If courts want access to private communications on demand, then they need to pony up and use their own servers and bandwidth for it. Oh wait, that would be a gross invasion of privacy, wouldn't it? Exactly. Which is a pretty good sign that the policy is flawed.
Billy Brown rides on. Yolanda Green bypasses Gary White.
E-mail causes problems. If you don't archive anything, they say you were "destroying documents", but if you archive everything, all of your company's internal communication is discoverable via a supoena.
In other words, use telephones.
In Apple's case, I think they'd rather pay any fines in court for "forgetting" to archive everything rather than have all their internal communication available to anyone with a lawsuit/beef against them. Archiving their mail would be a strategic fuck-up of grand proportions. And they probably know it.

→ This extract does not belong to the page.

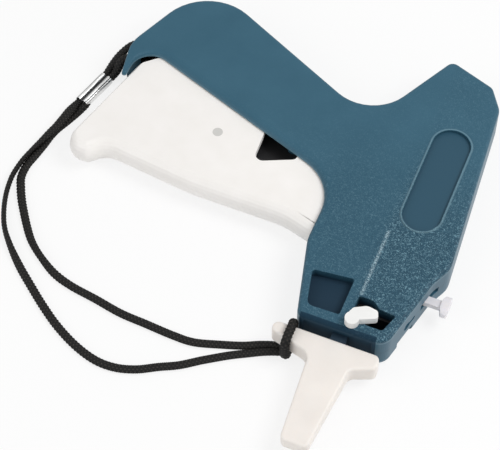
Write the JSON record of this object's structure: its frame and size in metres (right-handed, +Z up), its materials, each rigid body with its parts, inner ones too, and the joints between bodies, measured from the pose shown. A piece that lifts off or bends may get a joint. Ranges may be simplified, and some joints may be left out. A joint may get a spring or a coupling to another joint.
{
  "type": "garment tag attacher",
  "caption": "Pistol-shaped garment tag attacher lying on its side, with a trigger, a capped needle, a lock lever and a wrist cord tied to the cap.",
  "frame": {"origin": "middle of the footprint of the tool without its cord, on the table", "axes": "+Z up out of the table through the tool's thickness, -Y along the needle, -X towards the handle's side"},
  "size_m": [0.1609, 0.159, 0.018],
  "materials": {
    "body_plastic": "satin, fine leather grain",
    "white_plastic": "smooth",
    "lever_plastic": "smooth",
    "dark_plastic": "matt",
    "pin_steel": "ground",
    "spring_steel": "drawn wire",
    "ferrule_aluminium": "crimped",
    "cord_fabric": "braided"
  },
  "bodies": {
    "body": {"housing_upper": "body_plastic", "housing_lower": "body_plastic", "housing_screws": "pin_steel", "trigger_pivot_pin": "pin_steel", "drive_lever_pin": "pin_steel", "fastener_guide": "dark_plastic", "cutter_blade": "pin_steel", "feed_axle": "pin_steel", "needle_base": "dark_plastic", "needle": "pin_steel", "lanyard_ferrule": "ferrule_aluminium", "lanyard_bight": "cord_fabric", "lanyard_cord_outer": "cord_fabric", "lanyard_cord_inner": "cord_fabric"},
    "trigger": {"trigger": "white_plastic", "trigger_link_pin": "lever_plastic", "trigger_spring": "spring_steel"},
    "drive_lever": {"drive_lever": "dark_plastic"},
    "plunger": {"plunger_slide": "dark_plastic", "slide_drive_pin": "pin_steel", "push_rod": "spring_steel"},
    "feed_wheel": {"feed_wheel": "white_plastic"},
    "feed_pawl": {"feed_pawl": "spring_steel"},
    "release_knob": {"feed_release_knob": "lever_plastic"},
    "lock_lever": {"needle_lock_lever": "lever_plastic"},
    "cap": {"needle_cap": "white_plastic", "lanyard_hitch": "cord_fabric"}
  },
  "joints": [
    {"name": "trigger_squeeze", "type": "hinge", "parent": "body", "child": "trigger", "pos_m": [0.02583, 0.00191, 0.0075], "axis": [0, 0, -1], "range_deg": [0, 20], "stiffness_Nm_per_rad": 0.6, "springref_deg": -9.74},
    {"name": "lever_swing", "type": "hinge", "parent": "body", "child": "drive_lever", "pos_m": [0.00133, 0.02841, 0.0075], "axis": [0, 0, -1], "range_deg": [0, 44]},
    {"name": "plunger_stroke", "type": "slide", "parent": "body", "child": "plunger", "axis": [0, -1, 0], "range_m": [0, 0.04249]},
    {"name": "feed_wheel_turn", "type": "hinge", "parent": "body", "child": "feed_wheel", "pos_m": [0.05153, -0.01329, 0.0075], "axis": [0, 0, 1], "continuous": true},
    {"name": "feed_pawl_lift", "type": "hinge", "parent": "body", "child": "feed_pawl", "pos_m": [0.05883, -0.00149, 0.0075], "axis": [0, 0, 1], "range_deg": [0, 14], "stiffness_Nm_per_rad": 0.004, "springref_deg": -5.73},
    {"name": "release_knob_slide", "type": "slide", "parent": "body", "child": "release_knob", "axis": [0, 1, 0], "range_m": [-0.0015, 0.004]},
    {"name": "lock_lever_turn", "type": "hinge", "parent": "body", "child": "lock_lever", "pos_m": [0.04582, -0.03439, 0.0075], "axis": [0, 0, 1], "range_deg": [0, 65]},
    {"name": "cap_pull", "type": "slide", "parent": "body", "child": "cap", "axis": [0, -1, 0], "range_m": [0, 0.045]}
  ],
  "couplings": [
    {"joint": "lever_swing", "follows": "trigger_squeeze", "ratio": 2.2},
    {"joint": "plunger_stroke", "follows": "trigger_squeeze", "m_per_rad": 0.12172}
  ]
}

Here on Slashdot where people regularly talk about ways to safeguard their entire laptop's data from prying eyes via whole-disk encryption, there are actually a few real-world PGP users lurking around, and privacy is important... why is everyone arguing that Apple should have to let anyone read their mail?
That's retarded. Make it easy for the government to ask for copies of corporate mail, and it's a guarantee that they'll also want individual mail. Duh.
Archive nothing. Delete, delete, delete. It's not a "document", it's a damn e-mail. It's non-real-time PRIVATE communication within the company. The only difference between the e-mail and the phone on the desk is that one only works when both parties are sitting at the desks. That world is long-gone, we're often not at the desk, or we're not in the same time zone.
Corporate e-mail doesn't need to be read by anyone. It needs to be considered private communication, just like we'd all like to THINK our personal mail is... but it really isn't... so I guess we give up on personal AND corporate privacy? Sad and dumb.